Choreographer Moses Pendleton tangles dancers into optical illusions, like human versions of those pictures that show a vase or two faces. That's the skill and the drawback of this show – like those pictures, it's clever but limited.

This show celebrates 25 years of Momix. Pendleton made his name with the dance theatre group Pilobolus, known for their dreamlike sketches and illusions.

With Momix, Pendleton is jolly rather than hallucinatory. His dancers are sleekly flexible, exactly calibrated; nothing destroys the illusion. They swing on poles and ropes, dive through frames, balance at impossible angles. Masked or shadowed, they have little chance to make an impact as individuals.

In Spawning, three of them manipulate huge, glowing globes. They juggle them around their bodies, or balance them on their upturned faces. As the number ends, they let go – and the globes turn out to be helium balloons, floating away.

The Last Vaudevillian has a grotesque mask face and a body swathed in black. As he/she/it bounces up and down, you realise that the face is on the dancer's feet, with shoes on hands.

Tuu is a balance duet for Sara Kappraff and Timothy Melady. They lean together or away, each using the other's weight.

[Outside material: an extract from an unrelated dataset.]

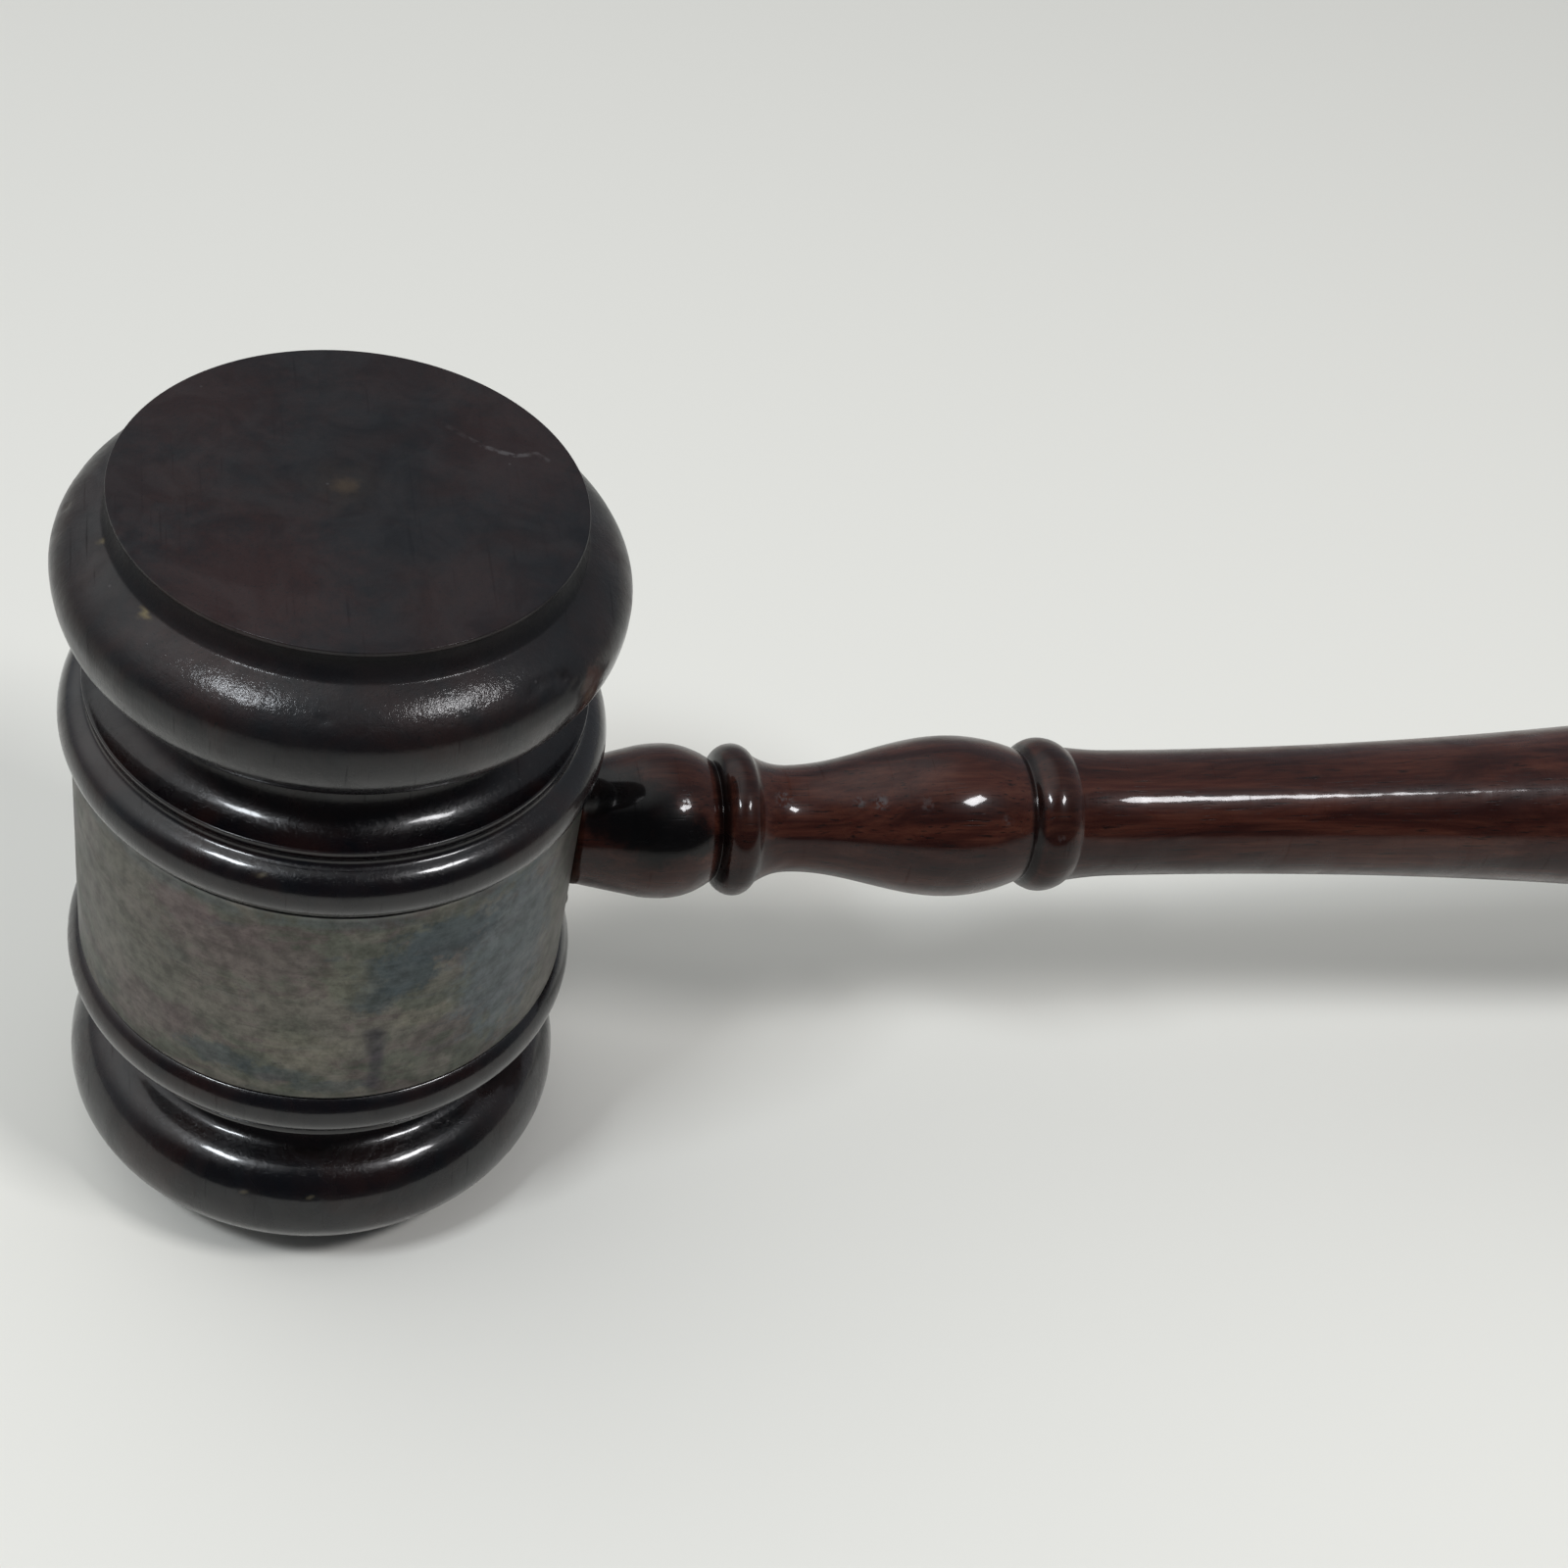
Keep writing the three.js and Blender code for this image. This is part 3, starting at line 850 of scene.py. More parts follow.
# %% [markdown]
# The handle is rosewood under a clear polish. The colour lies in the streaks along the grain,
# from near black to a warm red-brown, and the polish on top is a coat with its own gloss.
# Painted shadow and painted reflection of the dark head blacken the ball. Painted shade darkens the
# two narrow grooves, and a painted dark reflection the collars beside them.
# Its grain runs along the handle, so a Mapping node turns the handle's axis onto Z.

# %% The handle's finish
ROSE_DARK = (0.0065, 0.0019, 0.0019, 1)
ROSE_RED = (0.0320, 0.0074, 0.0050, 1)
ROSE_WARM = (0.0760, 0.0270, 0.0160, 1)
BALL_SHADOWS = [
    # x, y, z and size in mm of each black spot of painted shadow and reflection on the ball
    (30.6, -1.2, 55.7, 3.3),
    (30.8, -4.4, 53.9, 2.6),
    (33.7, -3.7, 55.7, 3.3),
    (36.4, -5.8, 55.1, 3.4),
    (39.4, -7.8, 53.3, 3.2),
    (33.6, -6.6, 53.9, 2.8),
    (36.8, -8.2, 52.4, 2.9),
    (41.4, -6.9, 52.3, 2.6),
    (42.8, -5.8, 50.8, 2.2),
]
COLLAR_SHADES = [
    # where along the handle the painted shade lies, half width in mm, how dark
    (45.5, 1.1, 0.85),
    (48.3, 2.6, 0.45),
    (85.0, 1.1, 0.80),
    (88.0, 2.8, 0.40),
]


def collar_shade(tree, place):
    """Painted shade in the two narrow grooves, and a painted dark reflection over the collars
    beside them.
    """
    along = split(tree, place)["X"]
    shade = None
    for middle, half, dark in COLLAR_SHADES:
        away = maths(tree, "ABSOLUTE", maths(tree, "SUBTRACT", along, middle * MM))
        ring = stretch_range(tree, away, 0.4 * half * MM, half * MM, dark, 0.0)
        shade = ring if shade is None else maths(tree, "MAXIMUM", shade, ring)
    return shade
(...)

Pendleton pushes this to extremes; Melady holds a handstand at a not-quite-vertical angle, while Kappraff clings to his torso, legs and body arched.

Pendleton arranges bodies in unpredictable ways, but he's aiming for the same kind of effect. The music ranges from film soundtracks to didgeridoo recordings, but the mood is a constant New Age hum.

The mix of muscular control and cutesy imagery is slick. Each number is exactly paced, making a precise effect, holding it, moving on. The skill is remarkable, but there are few surprises. The trick appears, stays long enough for you to guess how it works, then vanishes.